Shen Kuo observed the strange properties of a particularly bitter tasting stream. He noted how the water could produce copper and coat anything iron with a copper surface. We now know that the water must have been rich in copper sulfate. At the time science was dominated by the theory of the five elements. This observation ran counter to the theory where water was produced by metal (cold metal surfaces collect dew overnight) as in this case water was producing metal.

Kuo maintained, like his contemporaries, that all matter was composed in different densities of the same base component - the ‘qi’.


He wrote of how the length of circular arcs could be calculated. He devised a system of trigonometry for a spherical surface (like the Earth) rather than the Euclidean flat plane. He considered the moves of Chinese chess and calculated how many possible moves there were and noted how the number of combinations made the numbers rapidly approach infinity.

He showed how to calculate the sum of a progression of numbers. There are hints that he understood how to sum infinite series which is the basis of mathematical integration discovered by Leibniz 700 years later. It's possible but unproven that Leibniz based his theory on Shen's work as Leibniz studied many ancient Chinese texts.

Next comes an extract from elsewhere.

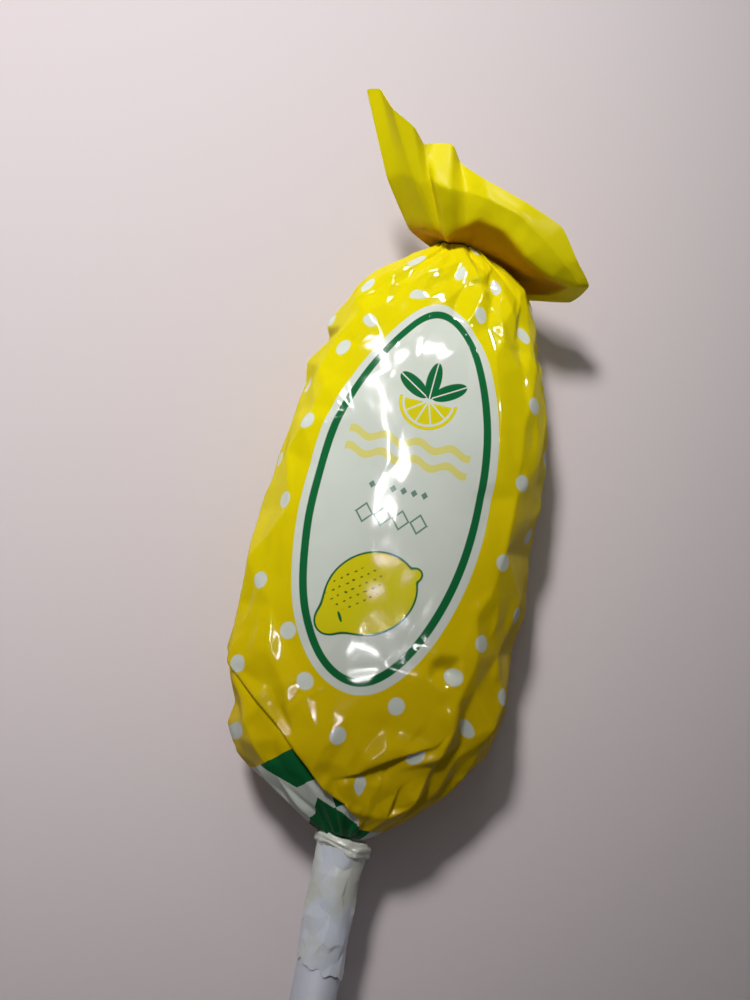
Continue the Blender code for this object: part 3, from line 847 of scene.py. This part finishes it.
def newGroup(name, inputs, outputs):
    group = bpy.data.node_groups.new(name, "ShaderNodeTree")
    for label, kind, value in inputs:
        socket = group.interface.new_socket(name=label, in_out="INPUT", socket_type=kind)
        if value is not None:
            socket.default_value = value
    for label, kind in outputs:
        group.interface.new_socket(name=label, in_out="OUTPUT", socket_type=kind)
    desk = NodeDesk(group)
    return group, desk, desk.add("NodeGroupInput"), desk.add("NodeGroupOutput")


def ellipseDistance(desk, x, y, halfX, halfY):
    share = lengthOf(desk, desk.over(x, halfX), desk.over(y, halfY))
    slope = lengthOf(desk, desk.over(x, halfX**2), desk.over(y, halfY**2))
    return desk.over(desk.times(share, desk.minus(share, 1.0)), desk.math("MAXIMUM", slope, 0.001))


def lengthOf(desk, x, y):
    return desk.math("SQRT", desk.plus(desk.times(x, x), desk.times(y, y)))


def turned(desk, x, y, centre, degrees):
    c, s = math.cos(math.radians(degrees)), math.sin(math.radians(degrees))
    dx, dy = desk.minus(x, centre[0]), desk.minus(y, centre[1])
    across = desk.plus(desk.times(dx, c), desk.times(dy, s))
    along = desk.minus(desk.times(dy, c), desk.times(dx, s))
    return across, along


def spotDistance(desk, x, y, offset):
    stepX, stepY = filmPrint["spotStep"]
    cellX = desk.math("FLOOR", desk.plus(desk.over(x, stepX), offset))
    cellY = desk.math("FLOOR", desk.plus(desk.over(y, stepY), offset))
    midX = desk.times(desk.plus(cellX, 0.5 - offset), stepX)
    midY = desk.times(desk.plus(cellY, 0.5 - offset), stepY)
    dx, dy = desk.minus(x, midX), desk.minus(y, midY)
    return desk.minus(lengthOf(desk, dx, dy), filmPrint["spotRadius"]), midX, midY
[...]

Shen gives the first definite description of the magnetic compass. He also describes how to use sundials to observe the passage of the sun through the sky. He was dismissive of the competence of the astronomers at the time. He made an accurate measurement of how far the apparent pole of rotation of the heavens drifts over the past few thousand years. In 1064 he recorded the fall of a meteorite. After a loud thunderclap it fell in a garden burning the fences and producing a small impact crater. After the glowing meteorite cooled off he noted that it looked like iron and had been made tear-shaped by its fiery passage through the atmosphere.

His observation of the moon's orbit led him to accurate postulate that the times of tides was primarily governed by the moon but also modified by the topology of seas and estuaries.

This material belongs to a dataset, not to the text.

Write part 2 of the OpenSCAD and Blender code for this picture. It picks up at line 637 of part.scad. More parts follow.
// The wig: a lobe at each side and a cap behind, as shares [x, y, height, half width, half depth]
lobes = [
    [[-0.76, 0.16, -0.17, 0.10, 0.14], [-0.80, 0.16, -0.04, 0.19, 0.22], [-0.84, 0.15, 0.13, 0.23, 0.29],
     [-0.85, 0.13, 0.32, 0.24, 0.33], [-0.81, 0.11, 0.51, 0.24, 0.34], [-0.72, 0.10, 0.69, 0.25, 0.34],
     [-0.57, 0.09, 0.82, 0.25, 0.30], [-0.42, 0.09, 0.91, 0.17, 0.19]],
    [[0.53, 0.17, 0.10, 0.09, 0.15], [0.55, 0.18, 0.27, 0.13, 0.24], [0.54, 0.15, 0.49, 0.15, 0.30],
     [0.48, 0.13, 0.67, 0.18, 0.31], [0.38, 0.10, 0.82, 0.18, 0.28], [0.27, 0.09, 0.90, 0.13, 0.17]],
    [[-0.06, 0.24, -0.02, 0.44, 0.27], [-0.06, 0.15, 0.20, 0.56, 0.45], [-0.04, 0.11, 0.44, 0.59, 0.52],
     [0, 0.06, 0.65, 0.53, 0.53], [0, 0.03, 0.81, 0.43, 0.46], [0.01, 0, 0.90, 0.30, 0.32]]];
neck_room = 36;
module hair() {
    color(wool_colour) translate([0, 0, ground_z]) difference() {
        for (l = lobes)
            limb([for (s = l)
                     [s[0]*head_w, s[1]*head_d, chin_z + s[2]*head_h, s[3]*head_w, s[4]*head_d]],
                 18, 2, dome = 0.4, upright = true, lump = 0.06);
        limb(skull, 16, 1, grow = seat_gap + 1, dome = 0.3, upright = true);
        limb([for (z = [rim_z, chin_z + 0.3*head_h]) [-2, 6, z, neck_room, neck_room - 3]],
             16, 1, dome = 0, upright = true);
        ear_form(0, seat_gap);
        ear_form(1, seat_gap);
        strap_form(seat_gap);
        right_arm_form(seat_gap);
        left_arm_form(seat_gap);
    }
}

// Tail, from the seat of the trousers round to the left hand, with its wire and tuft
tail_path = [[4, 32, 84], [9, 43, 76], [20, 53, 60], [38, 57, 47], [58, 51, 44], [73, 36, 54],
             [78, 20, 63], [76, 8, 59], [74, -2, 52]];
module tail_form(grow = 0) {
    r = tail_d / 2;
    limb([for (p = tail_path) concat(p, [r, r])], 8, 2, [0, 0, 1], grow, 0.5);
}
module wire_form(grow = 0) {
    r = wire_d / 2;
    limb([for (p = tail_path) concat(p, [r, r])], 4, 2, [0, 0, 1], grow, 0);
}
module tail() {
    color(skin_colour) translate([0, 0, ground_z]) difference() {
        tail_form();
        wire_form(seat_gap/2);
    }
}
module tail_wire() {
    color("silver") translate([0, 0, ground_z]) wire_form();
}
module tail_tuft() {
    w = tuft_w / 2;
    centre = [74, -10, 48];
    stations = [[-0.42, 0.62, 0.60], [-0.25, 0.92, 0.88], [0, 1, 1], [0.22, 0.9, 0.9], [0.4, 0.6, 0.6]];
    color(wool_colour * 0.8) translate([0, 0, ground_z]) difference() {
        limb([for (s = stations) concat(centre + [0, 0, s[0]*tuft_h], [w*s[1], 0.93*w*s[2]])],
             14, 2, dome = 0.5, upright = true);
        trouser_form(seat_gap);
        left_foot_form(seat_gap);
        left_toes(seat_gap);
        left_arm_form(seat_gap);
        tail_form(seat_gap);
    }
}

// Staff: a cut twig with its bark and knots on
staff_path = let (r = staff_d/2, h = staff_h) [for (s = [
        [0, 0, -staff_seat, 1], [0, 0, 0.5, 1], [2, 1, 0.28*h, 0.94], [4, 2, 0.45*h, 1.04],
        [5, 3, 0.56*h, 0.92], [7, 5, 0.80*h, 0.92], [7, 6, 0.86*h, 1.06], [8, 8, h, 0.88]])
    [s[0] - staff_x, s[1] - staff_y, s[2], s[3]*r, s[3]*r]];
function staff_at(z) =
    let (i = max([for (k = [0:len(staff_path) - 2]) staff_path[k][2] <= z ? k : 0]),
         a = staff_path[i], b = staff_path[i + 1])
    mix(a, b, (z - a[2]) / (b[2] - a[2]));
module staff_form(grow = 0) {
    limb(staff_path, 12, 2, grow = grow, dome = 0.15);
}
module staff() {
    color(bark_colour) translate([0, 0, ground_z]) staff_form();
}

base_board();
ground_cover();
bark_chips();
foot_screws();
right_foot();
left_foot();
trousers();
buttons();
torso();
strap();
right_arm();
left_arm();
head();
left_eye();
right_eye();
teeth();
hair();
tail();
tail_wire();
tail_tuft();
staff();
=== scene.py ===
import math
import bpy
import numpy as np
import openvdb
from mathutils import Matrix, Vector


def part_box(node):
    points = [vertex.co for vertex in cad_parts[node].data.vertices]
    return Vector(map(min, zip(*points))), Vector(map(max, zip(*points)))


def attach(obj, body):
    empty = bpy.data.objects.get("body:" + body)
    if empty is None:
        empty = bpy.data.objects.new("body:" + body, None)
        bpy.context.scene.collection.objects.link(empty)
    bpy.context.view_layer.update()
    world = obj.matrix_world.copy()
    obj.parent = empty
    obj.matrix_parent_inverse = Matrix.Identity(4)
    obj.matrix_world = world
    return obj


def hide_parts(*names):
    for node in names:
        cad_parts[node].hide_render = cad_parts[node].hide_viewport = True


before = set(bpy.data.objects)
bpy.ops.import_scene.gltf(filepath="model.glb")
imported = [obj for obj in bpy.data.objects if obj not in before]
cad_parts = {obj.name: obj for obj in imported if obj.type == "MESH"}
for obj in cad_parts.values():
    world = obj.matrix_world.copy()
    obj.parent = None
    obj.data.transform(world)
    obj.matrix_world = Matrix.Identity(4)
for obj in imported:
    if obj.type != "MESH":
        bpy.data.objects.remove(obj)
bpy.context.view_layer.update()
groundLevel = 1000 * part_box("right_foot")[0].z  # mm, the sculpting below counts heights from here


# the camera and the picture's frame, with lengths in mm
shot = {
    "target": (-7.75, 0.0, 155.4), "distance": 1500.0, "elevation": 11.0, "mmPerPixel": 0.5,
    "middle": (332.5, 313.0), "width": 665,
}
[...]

Like Isaac Newton , who lived 650 years later, Shen was fascinated by mirrors and lenses. He experimented with a burning lens. He correctly suggested why the image projected from a pin hole is turned upside down.


He noted how the strings of zithers would resonate at a specific frequency.


He recorded a double rainbow in 1070 and correctly surmised that rainbows are caused by the dispersion of sunlight by suspended water droplets. He recorded how a lightning strike hit a house melting the metal objects but left other materials barely scorched.

dragon, scroll, Song dynasty
One of the dragons from The Nine Dragons handscroll (图/龍圖), painted by the Song-Dynasty Chinese artist Chen Rong (/陳) in 1244 CE. Ink and some red on paper. The entire scroll is 46.3 x 1096.4 cm. Located in the Museum of Fine Art - Boston, USA. Image by Louis le Grand~commonswiki available under a Creative Commons License


When he saw evidence of fossil sea creatures high up in mountains he did not suggest that they were deposited in some great flood but instead by gradual processes. He had noted the erosion and deposition of river silts and suggested that present day geomorphology was the result of these processes over very long time periods. It was 700 years later that James Hutton came up with the same hypothesis.

He was the first to make three dimensional relief maps using sawdust and wheat flour glue. The Emperor was so impressed that he ordered similar models to be made of frontier regions. When he discovered that burning petroleum produce very fine soot, which is suitable for making ink, he was concerned that the demand for wood for traditional ink manufacturing would denude the mountains of their trees - a very early concern about sustainable development .

It is a sad that Shen Kuo's work was not followed up by others. There was no work of similar quality anywhere else in the world at this time. As in the case of poetry promising developments in the Song dynasty were blighted by the controversies over the reforms of Wang Anshi and then the loss of northern China to the Jin dynasty.